* **Task instructions**
Repeat each line word for word.

=======

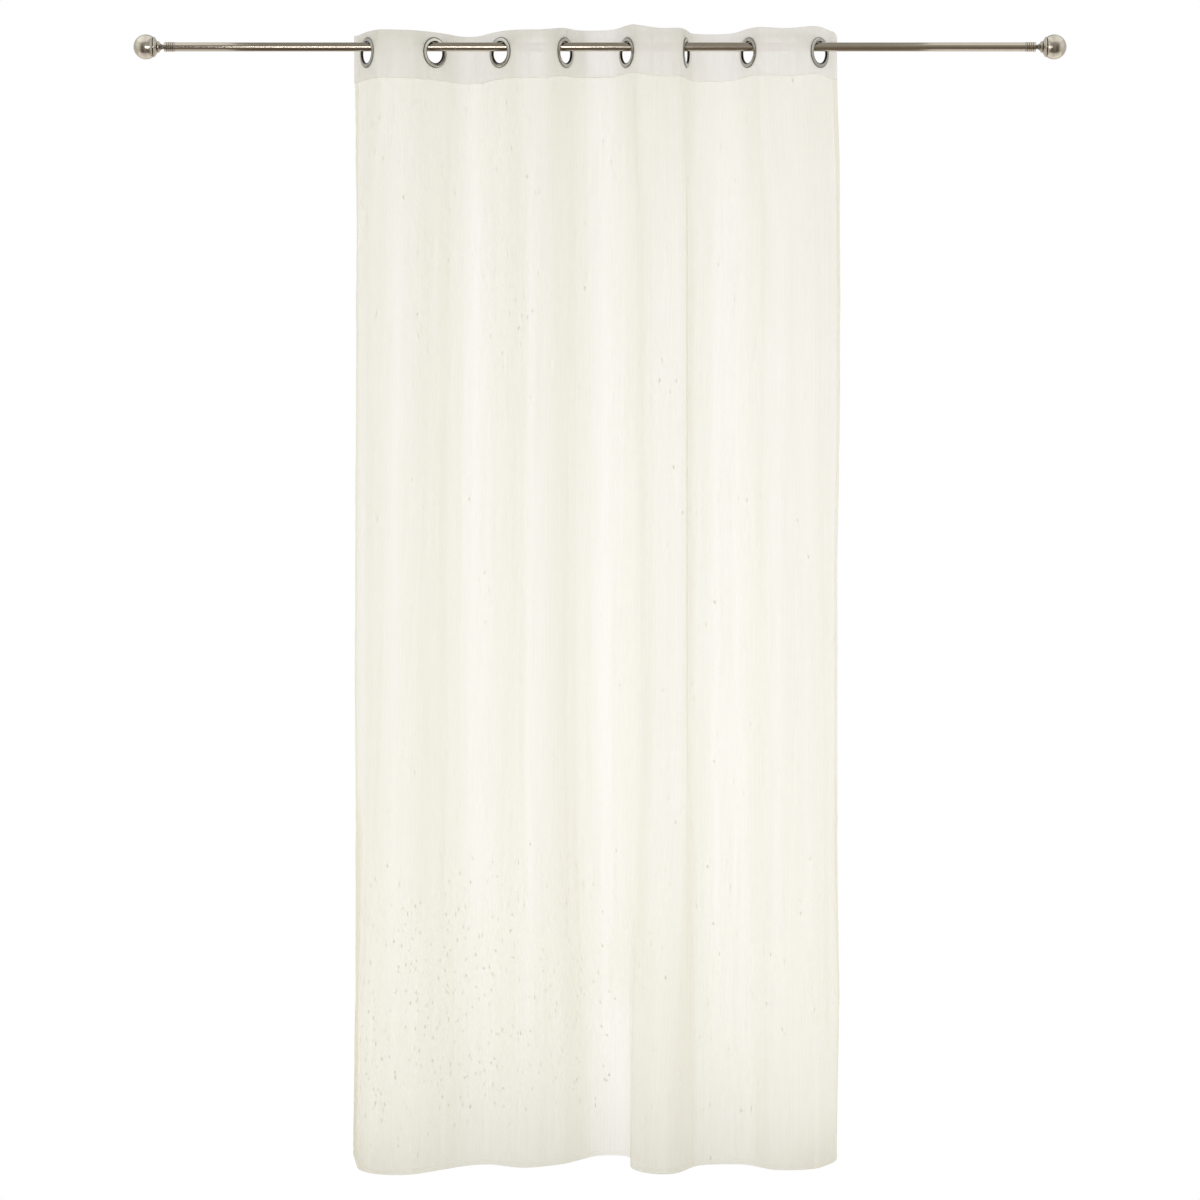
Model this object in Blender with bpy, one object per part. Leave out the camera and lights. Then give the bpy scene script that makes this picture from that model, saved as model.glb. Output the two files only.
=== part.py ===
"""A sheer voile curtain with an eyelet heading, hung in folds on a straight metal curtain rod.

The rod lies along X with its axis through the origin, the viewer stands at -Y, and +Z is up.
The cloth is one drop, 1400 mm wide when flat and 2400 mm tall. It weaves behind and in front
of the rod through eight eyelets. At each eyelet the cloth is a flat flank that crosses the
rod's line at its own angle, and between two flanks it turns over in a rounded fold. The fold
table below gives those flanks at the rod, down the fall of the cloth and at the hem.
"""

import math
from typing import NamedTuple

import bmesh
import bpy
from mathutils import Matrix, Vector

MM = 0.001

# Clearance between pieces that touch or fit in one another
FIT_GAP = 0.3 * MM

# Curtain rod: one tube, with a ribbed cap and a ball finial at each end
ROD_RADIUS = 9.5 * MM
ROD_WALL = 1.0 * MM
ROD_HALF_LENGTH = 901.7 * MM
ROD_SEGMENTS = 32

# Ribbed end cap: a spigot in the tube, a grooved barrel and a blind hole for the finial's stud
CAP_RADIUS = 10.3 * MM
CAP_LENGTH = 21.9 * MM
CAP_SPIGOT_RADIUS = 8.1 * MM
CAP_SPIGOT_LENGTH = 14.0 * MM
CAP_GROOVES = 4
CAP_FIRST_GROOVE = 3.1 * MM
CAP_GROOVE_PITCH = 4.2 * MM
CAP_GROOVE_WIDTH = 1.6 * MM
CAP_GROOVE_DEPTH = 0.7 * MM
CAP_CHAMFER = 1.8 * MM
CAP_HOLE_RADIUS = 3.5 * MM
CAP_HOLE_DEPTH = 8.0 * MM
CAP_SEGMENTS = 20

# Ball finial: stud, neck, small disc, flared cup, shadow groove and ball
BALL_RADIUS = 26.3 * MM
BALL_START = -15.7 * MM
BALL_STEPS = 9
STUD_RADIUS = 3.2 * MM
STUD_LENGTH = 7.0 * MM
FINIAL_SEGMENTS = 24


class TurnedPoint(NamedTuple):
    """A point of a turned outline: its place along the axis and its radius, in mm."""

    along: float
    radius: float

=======

* **Response below**
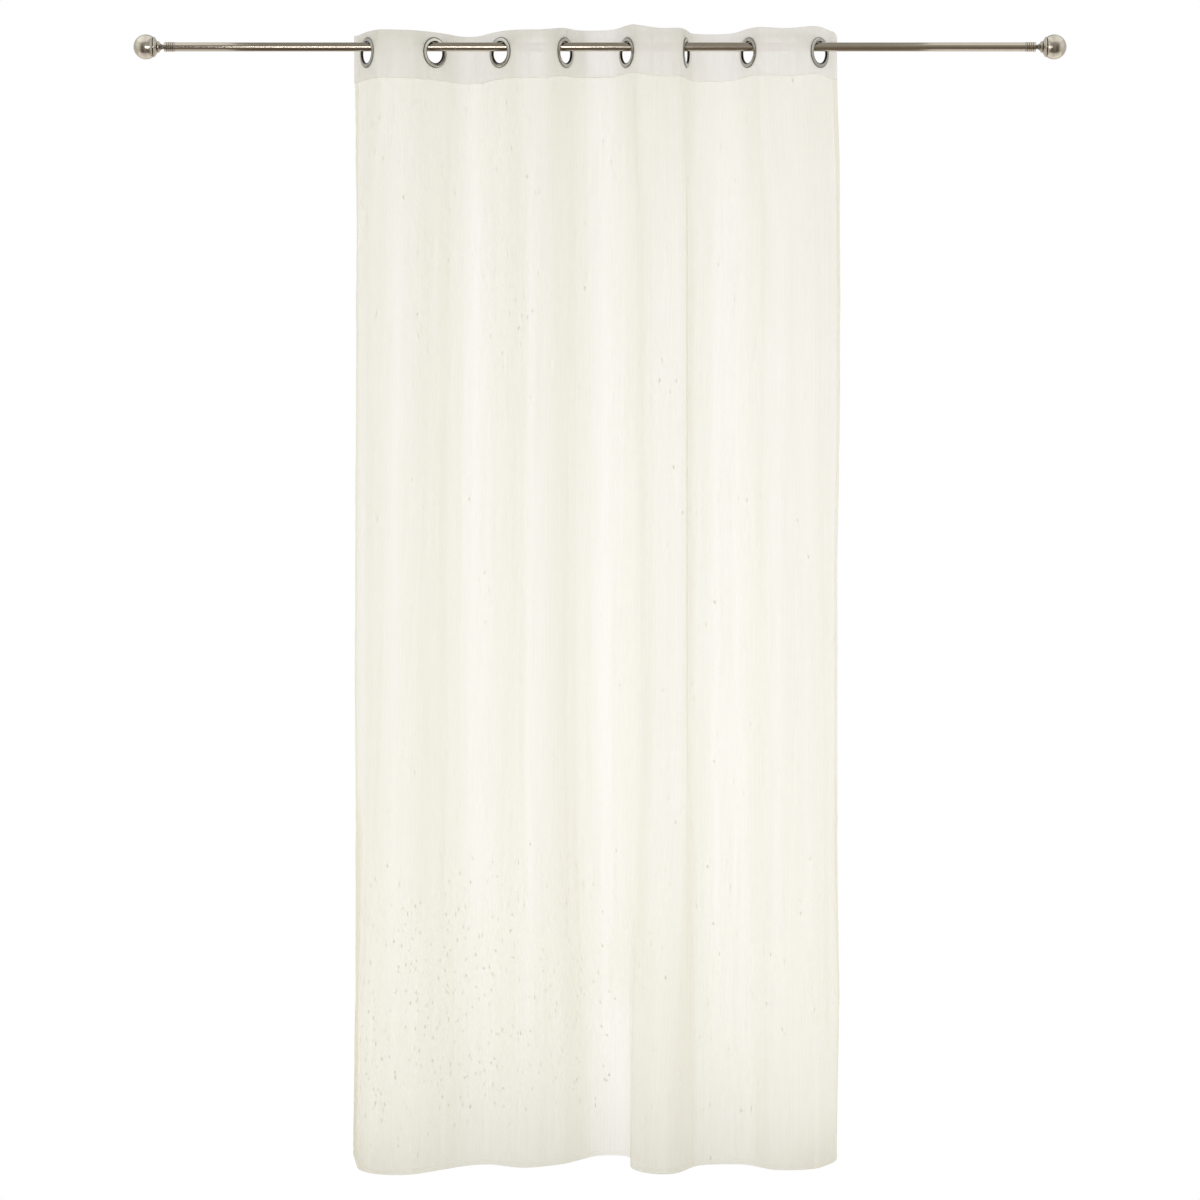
Model this object in Blender with bpy, one object per part. Leave out the camera and lights. Then give the bpy scene script that makes this picture from that model, saved as model.glb. Output the two files only.
=== part.py ===
"""A sheer voile curtain with an eyelet heading, hung in folds on a straight metal curtain rod.

The rod lies along X with its axis through the origin, the viewer stands at -Y, and +Z is up.
The cloth is one drop, 1400 mm wide when flat and 2400 mm tall. It weaves behind and in front
of the rod through eight eyelets. At each eyelet the cloth is a flat flank that crosses the
rod's line at its own angle, and between two flanks it turns over in a rounded fold. The fold
table below gives those flanks at the rod, down the fall of the cloth and at the hem.
"""

import math
from typing import NamedTuple

import bmesh
import bpy
from mathutils import Matrix, Vector

MM = 0.001

# Clearance between pieces that touch or fit in one another
FIT_GAP = 0.3 * MM

# Curtain rod: one tube, with a ribbed cap and a ball finial at each end
ROD_RADIUS = 9.5 * MM
ROD_WALL = 1.0 * MM
ROD_HALF_LENGTH = 901.7 * MM
ROD_SEGMENTS = 32

# Ribbed end cap: a spigot in the tube, a grooved barrel and a blind hole for the finial's stud
CAP_RADIUS = 10.3 * MM
CAP_LENGTH = 21.9 * MM
CAP_SPIGOT_RADIUS = 8.1 * MM
CAP_SPIGOT_LENGTH = 14.0 * MM
CAP_GROOVES = 4
CAP_FIRST_GROOVE = 3.1 * MM
CAP_GROOVE_PITCH = 4.2 * MM
CAP_GROOVE_WIDTH = 1.6 * MM
CAP_GROOVE_DEPTH = 0.7 * MM
CAP_CHAMFER = 1.8 * MM
CAP_HOLE_RADIUS = 3.5 * MM
CAP_HOLE_DEPTH = 8.0 * MM
CAP_SEGMENTS = 20

# Ball finial: stud, neck, small disc, flared cup, shadow groove and ball
BALL_RADIUS = 26.3 * MM
BALL_START = -15.7 * MM
BALL_STEPS = 9
STUD_RADIUS = 3.2 * MM
STUD_LENGTH = 7.0 * MM
FINIAL_SEGMENTS = 24


class TurnedPoint(NamedTuple):
    """A point of a turned outline: its place along the axis and its radius, in mm."""

    along: float
    radius: float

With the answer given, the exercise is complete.